Publikationsrepositorium - Helmholtz-Zentrum Dresden-Rossendorf

Slags from the metallurgical recycling process are an important source of resources classified as critical elements by the EU. One example is Lithium from Li-ion battery recycling. In this context, the thermodynamic properties of the recycled component system play a significant role in the formation of the Li-bearing phases in the slag, in this case, LiAlO2. The LiAlO2 crystal formation could be engineered and result in varying sizes and occurrences by different metallurgical processing conditions. This study uses pure ingredients to provide synthetic model material used to generate the valuable phase in the slag, or so-called engineered artificial minerals (EnAMs).

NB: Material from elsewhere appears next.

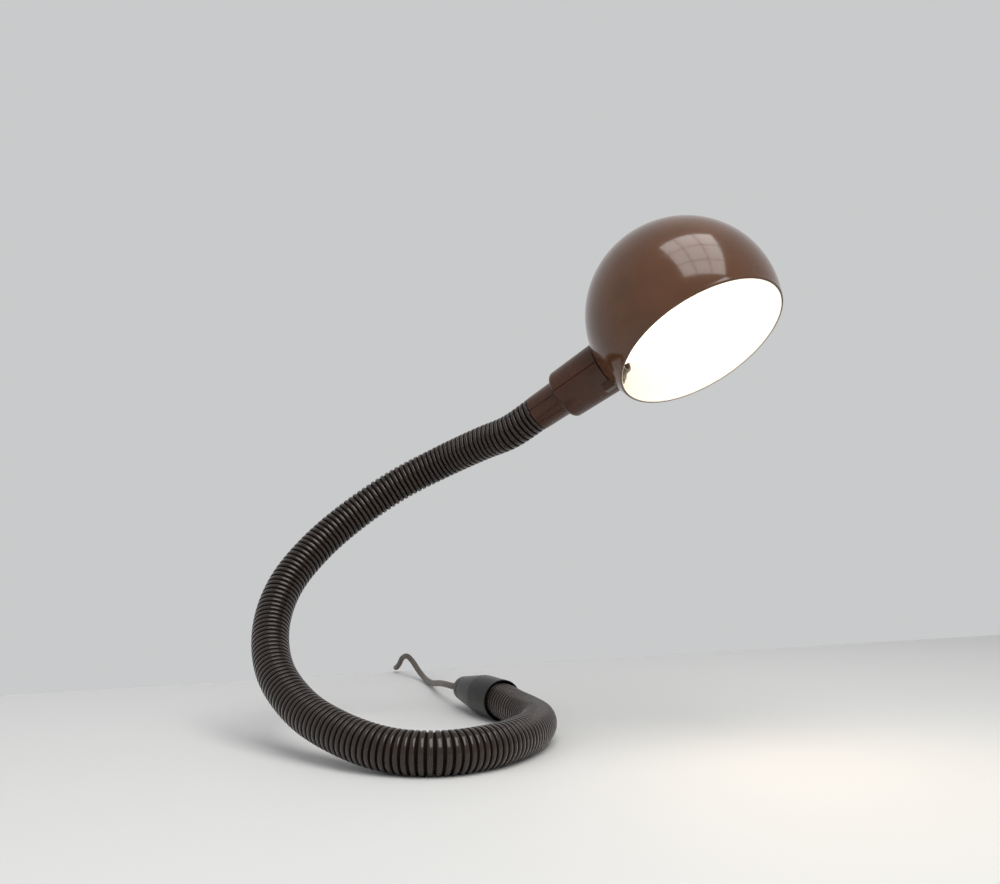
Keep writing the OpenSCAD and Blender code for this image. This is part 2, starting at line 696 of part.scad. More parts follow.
// Upright block with rounded corners, from the lead's end of the switch, drawn in by inset
module switch_block(inset, z0, z1) {
    r = end_round - inset;
    x = [end_round, switch_len - end_round];
    y = switch_w / 2 - end_round;
    corners = [[x[1], y, 0], [x[0], y, 90], [x[0], -y, 180], [x[1], -y, 270]];
    translate([0, 0, z0]) linear_extrude(z1 - z0) polygon([for (c = corners, k = [0:6])
        [c[0] + r * cos(c[2] + 15 * k), c[1] + r * sin(c[2] + 15 * k)]]);
}

module lead_passage() {
    translate([-1, 0, cord_line_z]) rotate([0, 90, 0])
        cylinder(r = cord_r + fit_gap, h = switch_len + 2);
}

module screw_places() {
    for (p = [[switch_screw_x, switch_screw_y], [switch_len - switch_screw_x, -switch_screw_y]])
        translate([p[0], p[1], 0]) children();
}

module switch_lower() {
    color("#2a2522") switch_frame() difference() {
        union() {
            difference() {
                switch_block(0, 0, switch_parting - fit_gap / 2);
                switch_block(shell_wall, shell_wall, switch_h);
            }
            screw_places() cylinder(r = 3, h = switch_parting - fit_gap / 2);
        }
        lead_passage();
        screw_places() translate([0, 0, -1]) cylinder(d = 2.6, h = switch_h);
        screw_places() translate([0, 0, -1]) cylinder(d = 5, h = 2.6);
    }
}

module switch_upper() {
    color("#2a2522") switch_frame() difference() {
        union() {
            difference() {
                switch_block(0, switch_parting + fit_gap / 2, switch_h);
                switch_block(shell_wall, 0, switch_h - shell_wall);
            }
            screw_places() translate([0, 0, switch_parting + fit_gap / 2])
                cylinder(r = 3, h = switch_h - switch_parting - 1);
            for (y = [-1, 1]) translate([switch_mid - 3, y * (rocker_w / 2 + 1.6) - 1, rocker_z - 2.5])
                cube([6, 2, switch_h - rocker_z + 1.5]);
        }
        lead_passage();
        screw_places() cylinder(d = 2.2, h = switch_h - 2);
        translate([switch_mid - rocker_l / 2 - slide_gap, -rocker_w / 2 - slide_gap, switch_parting])
            cube([rocker_l + 2 * slide_gap, rocker_w + 2 * slide_gap, switch_h]);
        translate([switch_mid, 0, rocker_z]) rotate([90, 0, 0])
            cylinder(r = rocker_pin_r + 0.08, h = rocker_w + 8, center = true);
    }
}

module switch_rocker() {
    color("#e8e2d6") switch_frame() translate([switch_mid, 0, rocker_z]) {
        rotate([90, 0, 0]) cylinder(r = rocker_pin_r, h = rocker_w + 3.6, center = true);
        rotate([90, 0, 0]) linear_extrude(rocker_w, center = true) polygon([
            [-rocker_l / 2 + 1, -1.2], [rocker_l / 2 - 1, -1.2], [rocker_l / 2 - 0.6, 2.6],
            [rocker_l / 4, 3.4], [0, 2.8], [-rocker_l / 4, 3.4], [-rocker_l / 2 + 0.6, 2.6]]);
    }
}

module switch_contacts() {
    color("#c9a24d") switch_frame() for (s = [-1, 1])
        translate([switch_mid + s * 9 - 4, 0, shell_wall + fit_gap]) {
            translate([0, s * 5.5 - 2, 0]) cube([8, 4, 1]);
            translate([s > 0 ? 0 : 7, s * 5.5 - 2, 0]) cube([1, 4, 5]);
        }
}

module switch_screws() {
    color("#a8a8a6") switch_frame() screw_places() {
        translate([0, 0, 0.4]) cylinder(d = 4.6, h = 1.1);
        translate([0, 0, 1.5]) cylinder(d = 2, h = switch_h - 5);
    }
}

// ---- plug ----
// Local frame: z along the plug from the lead to the pins, x up
coil_out_azimuth = coil_last - 90;
module plug_frame() translate(plug_seat) rotate([0, 90, coil_out_azimuth]) children();

plug_w = pin_spacing + 16.7;
plug_h = 13.7;
relief_r = cord_r + 1.2;
plug_back_w = 13;
plug_shoulder = relief_len + 10;
pin_root_r = pin_d / 2 - 0.5;
pin_root_len = 10;
pin_tip = 1;
module plug_body() {
    color("#2a2522") plug_frame() difference() {
        union() {
            cylinder(r1 = relief_r, r2 = plug_back_w / 2 - 0.5, h = relief_len + 1);
            rotate([0, -90, 0]) linear_extrude(plug_h, center = true) polygon([
                [relief_len, -plug_back_w / 2], [relief_len, plug_back_w / 2],
                [plug_shoulder, plug_w / 2], [plug_len, plug_w / 2],
                [plug_len, -plug_w / 2], [plug_shoulder, -plug_w / 2]]);
        }
        for (y = [-1, 1]) translate([0, y * pin_spacing / 2, plug_len - pin_root_len])
            cylinder(r = pin_root_r + fit_gap / 2, h = pin_root_len + 1);
    }
}

module plug_pins() {
    color("#c8c8c8") plug_frame() for (y = [-1, 1]) translate([0, y * pin_spacing / 2, plug_len]) {
        translate([0, 0, fit_gap - pin_root_len]) cylinder(r = pin_root_r, h = pin_root_len);
        translate([0, 0, fit_gap]) cylinder(r = pin_d / 2, h = pin_len - pin_tip - fit_gap);
        translate([0, 0, pin_len - pin_tip]) cylinder(r1 = pin_d / 2, r2 = pin_d / 2 - 0.8, h = pin_tip);
    }
}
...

The goal is to study the crystallisation of the LiAlO2 as EnAM by controlling cooling conditions of the 23
model slag to optimise the EnAM formed during crystallisation. Characterisation of the EnAMs is an important step before further mechanically processing the material to recover the valuable element Li, the Li bearing species respectively. Investigations with powder X-ray diffraction (XRD), X-ray fluorescence (μXRF), and X-ray Computer Tomography (XCT) of two different artificial lithium slags from MnO-Al2O3-SiO2-CaO systems with different cooling temperature gradients show the different EnAM morphology along the height of the slag that is formed with different slag production condition in a semi-pilot scale experiment of 5 kg. Three defined qualities of the EnAM are identified based on the different EnAM morphologies, which show granular shape, dendritic shape, or by imaging techniques hardly visible EnAM structures.